To better understand what’s important to your employees, leaders should involve their entire C-suite, as well as leaders of different departments and employee resource groups. Focus groups, routine employee engagement surveys, performance interviews and even exit interviews can also serve as great tools. Ask questions such as what’s important in a benefits package, what work/life balance means to them, or what they need to succeed to gain a better pulse on what’s working and what isn’t.

Additionally, ask prospective employees when interviewing what stood out about your company in the job search process or what’s important to them in an employer.
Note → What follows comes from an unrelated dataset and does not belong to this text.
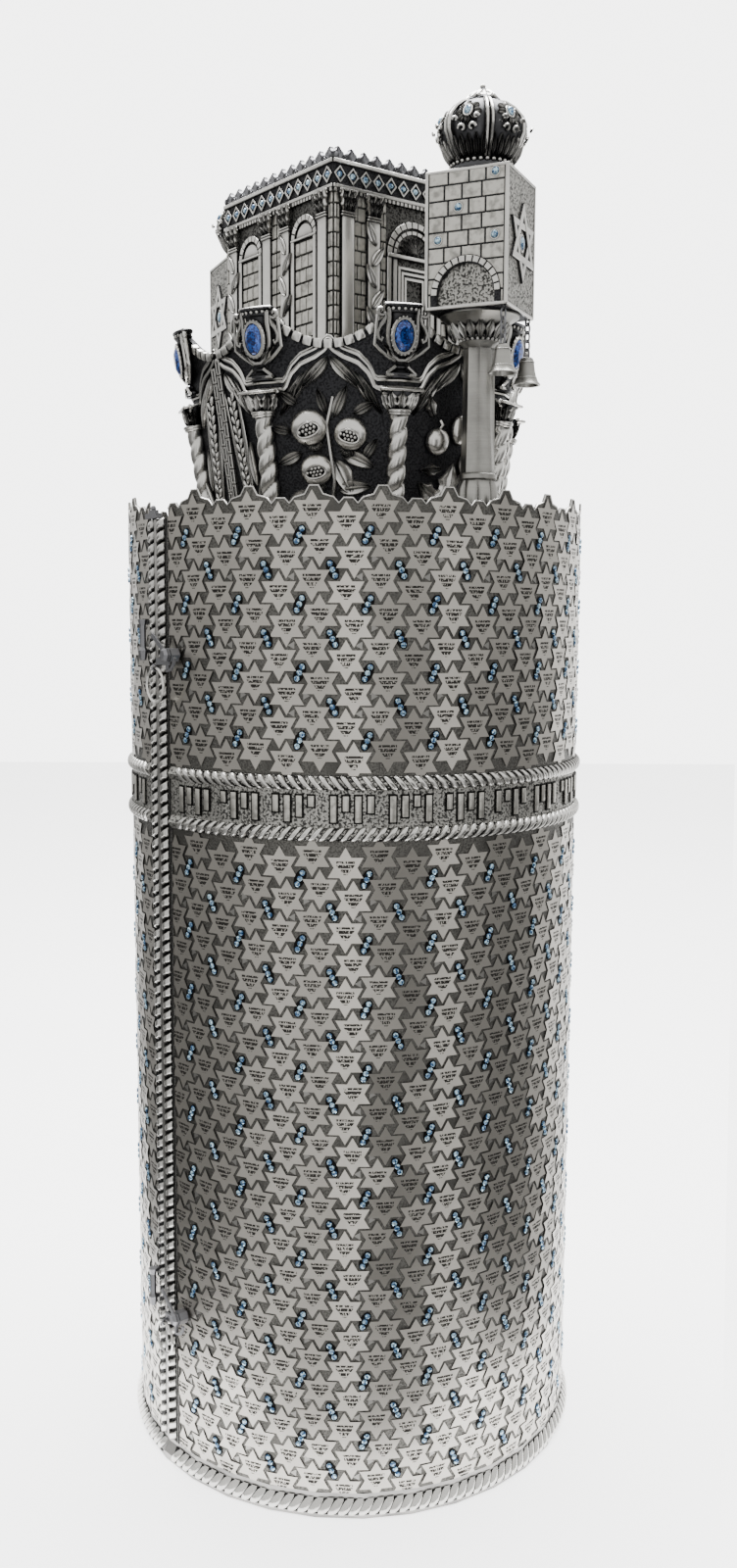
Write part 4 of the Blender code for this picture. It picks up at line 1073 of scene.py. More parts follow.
@dataclass
class RopeRings:
    """The roped edges of the text band and of the base, and the band's strokes."""

    pitch: float = 6.2 * MM
    lean: float = 0.80
    rope_height: float = 8.2 * MM
    reach: float = 2.6 * MM
    base_height: float = 9.0 * MM
    base_middle: float = 7.6 * MM

    def ring(
        self, shape: Shape, start: float, end: float, middle: float, height: float, rise: float, lean: float,
    ) -> None:
        """Adds one row of strands to an unrolled shape.

        Args:
            shape: what it is added to.
            start: arc length of its first end.
            end: arc length of its last end.
            middle: height of the middle of the row.
            height: how high the row is.
            rise: how proud its crest is.
            lean: how far a strand's top leans to the left for each unit of height.
        """
        first = math.ceil((start + self.pitch) / self.pitch)
        last = math.floor((end - self.pitch * 0.6) / self.pitch)
        places = [shift(k * self.pitch, middle) for k in range(first, last + 1)]
        shape.stamp(strand(self.pitch, height, rise, lean), places, CAST)
        low = (-self.pitch / 2, -height / 2 + 0.4 * MM, -0.8 * MM)
        shape.stamp(cube(low, (self.pitch / 2, height / 2 - 0.4 * MM, 0.2 * MM)), places, OXIDE_LINE)

    def strokes(self, start: float, end: float, shape: Shape) -> None:
        """Adds the row of plain upright strokes between the ropes, which stand for no letters.

        Args:
            start: arc length of the first end.
            end: arc length of the last end.
            shape: what it is added to.
        """
        middle = (BAND_BOTTOM + BAND_TOP) / 2
        heights = (15.5, 10.0, 15.5, 12.5, 6.5, 15.5, 9.0)
        x, k = start + 11 * MM, 0
        while x < end - 12 * MM:
            high = heights[k % 7] * MM
            top = middle + 7.6 * MM
            outline = cube(mm(-2.7, -0.9, -0.3), (2.7 * MM, high + 0.9 * MM, 0.12 * MM))
            shape.add(outline, shift(x, top - high), OXIDE_LINE)
            bar = cube((-1.85 * MM, 0, -0.3 * MM), (1.85 * MM, high, 0.85 * MM), 0.45 * MM, 2)
            shape.add(bar, shift(x, top - high), BRICK)
            k += 1
            x += (7.2 if k % 4 else 13.0) * MM

    def build(self, side: Side) -> None:
        """Dresses one half's text band and base.

        Args:
            side: which half.
        """
        start, end = skin_span(side)
        band = Shape(f"{side.label}_text_band_relief")
        inset = self.rope_height / 2
        for middle, lean in ((BAND_TOP - inset, self.lean), (BAND_BOTTOM + inset, -self.lean)):
            self.ring(band, start, end, middle, self.rope_height, self.reach + 0.5 * MM, lean)
        self.strokes(start, end, band)
        band.bend(on_case)
        band.done(side.body, "case_silver")
        base = Shape(f"{side.label}_base_rope_relief")
        half = math.pi * CASE_RADIUS
        start, end = sorted((side.value * 0.4 * MM, side.value * (half - 0.4 * MM)))
        self.ring(base, start, end, self.base_middle, self.base_height, 0.9 * MM, -0.65)
        base.bend(self.on_base)
        base.done(side.body, "case_silver")
        dress_node(f"{side.label}_text_band", BAND_GROUND)
        dress_node(f"{side.label}_base_rope", PLAIN)

    def on_base(self, point: Vector) -> Vector:
        """A point of the unrolled base rope on the sloping foot of the case."""
        share = min(1.0, max(0.0, (point.y - 5.7 * MM) / (6.3 * MM)))
        return around(CASE_RADIUS + 3.4 * MM * (1 - share) + point.z, point.x / CASE_RADIUS, point.y)


def dress_node(name: str, finish: Finish) -> None:
    """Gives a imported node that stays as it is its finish.

    Args:
        name: its name.
        finish: the finish.
    """
    node = frame["nodes"][name]
    for slot in node.material_slots:
        slot.material = finish.material()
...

Not only does this help you gauge if they’d be a cultural fit for your team, but it can provide a valuable look into what themes are important in an employer, which you can incorporate in your EVP.

When Is the Best Time to Implement or Revaluate the EVP?

It can often feel difficult to find time among busy schedules to define something as abstract as an EVP. Though, in today’s ultra-competitive hiring market, it’s more important than ever to focus on the people and organizational health side of your business. Here are a few metrics leaders can keep an eye on and serve as indicators for when it may be time to implement or reassess your organization’s EVP.

  • Voluntary Turnover Results – Whether it’s annually or monthly, keep an eye on how many employees are leaving of their own accord for new opportunities and why.
  • Open Positions – While this often goes hand in hand with business growth, it’s important to understand both which positions are staying open and for how long.
  • Productivity Numbers – If you’re consistently producing record numbers, take this as an indicator to reward your top performers. On the other hand, if numbers are on a steady decrease, it may be time to explore additional ways to increase motivation among the team.
  • Benefits Enrollment – Benefits are a big investment area for business, but are your people using them? Lower enrollment can serve as an indicator that it may be time to look for different benefits that better meet your employees’ unique needs.
  • Time Off – How much time off are your employees taking? Are they using everything allotted? If employees are consistently ending the calendar year with time on the table or they don’t have enough, consider how you view or communicate the benefit to your employees.
    These are just a few of the many indicators to know that it may be time to reevaluate your EVP. Additionally, working with an outside expert or benefits consultant can help business leaders tie these metrics, among others, together with the proper tools, training and leadership to extract the most out of them.

The Bottom Line

Ultimately, a happy employee will give it their all in the workplace and be the best cheerleader for your business and services. Having a clear, concise and unique EVP demonstrates commitment to your people and builds your reputation as a great employer in the industry. Take care of your employees, and they’ll take care of you.